The proposal, which isn’t a revamp of all software costs, acknowledges that there are different approaches to building software. Traditional methods, like the “waterfall” approach, follow a strict, step-by-step sequence, where each stage is completed before moving on to the next. In contrast, modern approaches like “agile development” and “iterative methods” are more flexible and adaptable. These methods involve breaking down the development process into smaller chunks, working on them in short cycles, and refining them based on feedback and changing requirements. This allows for faster adaptation to changes, improved collaboration, and more efficient use of resources.

As software development approaches evolve, accounting professionals are also re-evaluating how to handle software development costs. Weighing in on October 29, some agree that current accounting rules should be modernized, but caution that the FASB’s proposal may lead to more costs being expensed rather than capitalized. Expensing software costs lowers immediate profits but offers short-term tax benefits, while capitalizing spreads the cost over time, affecting financial statements and investor perceptions.

The proposed “‘probable-to-complete’ recognition threshold could become a barrier to capitalization resulting in software development costs increasingly being expensed,” said Allison Henry, VP of Professional & Technical Standards at the Pennsylvania Institute of CPAs. “There are also questions around how the guidance will address the evolving nature of software development, including revisions to the scope of the project and the related performance requirements,” she said. “While the proposed guidance would not require the entity to identify all performance requirements as a prerequisite for capitalization, assessing which performance requirements are significant could entail a degree of professional judgment.”

Modernizing Old Rules

The board proposed to:

  • remove references to traditional, sequential software development methods (like the waterfall method) and introduce a more flexible approach that aligns with current iterative methods, such as agile development. This change reflects how software development has evolved.
  • require business entities to start capitalizing software costs when management authorizes and commits to funding the project, and it is probable the project will be completed and used as intended. This “probable-to-complete recognition threshold” would replace the previous focus on specific project stages, making the guidance more adaptable to modern, iterative software development methods. This change is aimed at improving consistency and relevance in financial reporting, aligning accounting practices with how software is currently developed.
  • require business entities to present cash paid for capitalized internal-use software costs separately as investing cash outflows in financial statements, enhancing transparency for investors.
  • integrate the guidance for website development costs into the internal-use software guidance, simplifying the accounting process.

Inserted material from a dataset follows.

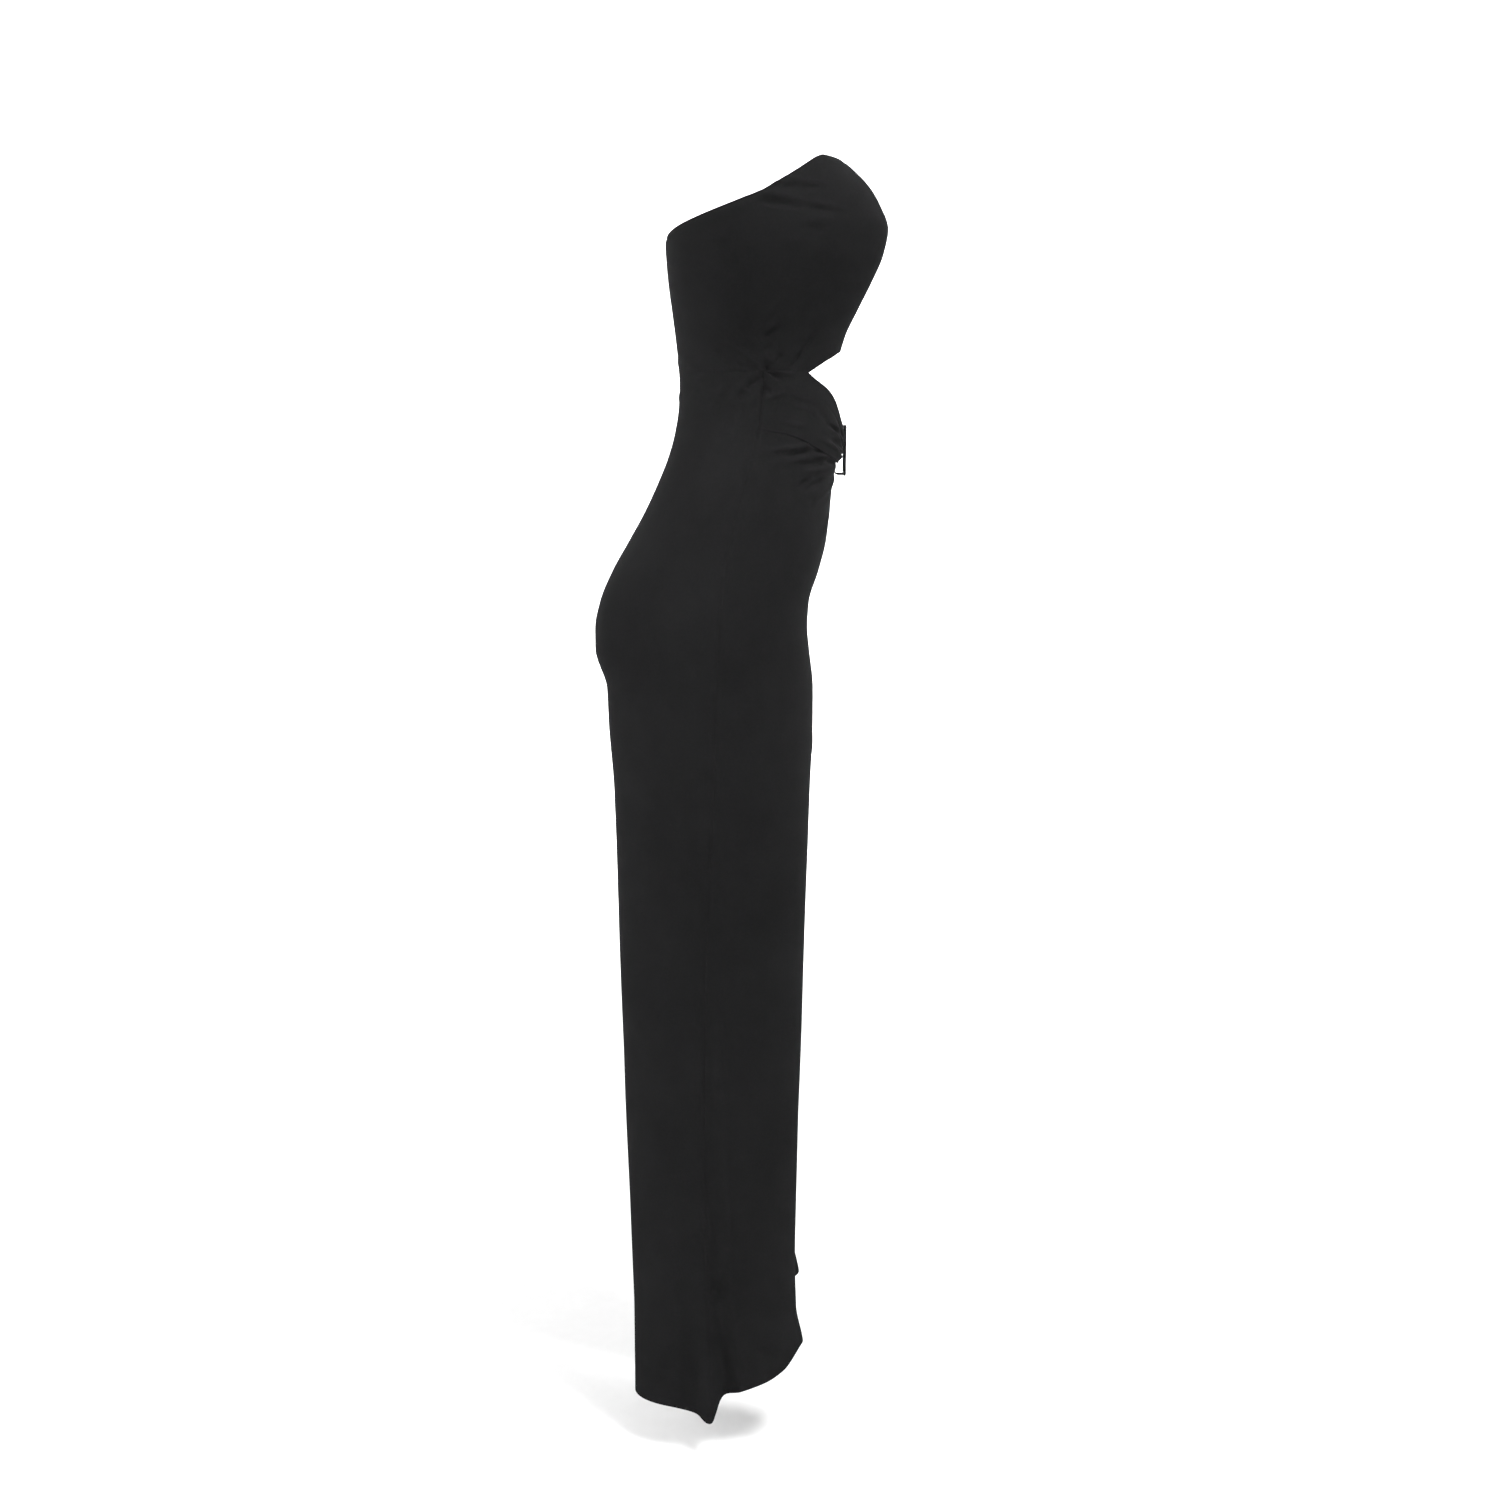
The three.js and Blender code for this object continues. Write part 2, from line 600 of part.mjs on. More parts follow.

The proposal also offers entities flexibility in implementing the new guidance, allowing them to choose between a prospective or retrospective transition approach.

Under the prospective approach, entities would apply the amendments to software costs incurred during annual reporting periods (and interim periods within those annual periods) starting from the effective date, including costs incurred after the effective date for ongoing projects.

Alternatively, entities opting for the retrospective approach would recast comparative periods and recognize a cumulative-effect adjustment to the opening balance of retained earnings (or other relevant equity or net asset components) as of the beginning of the first period presented.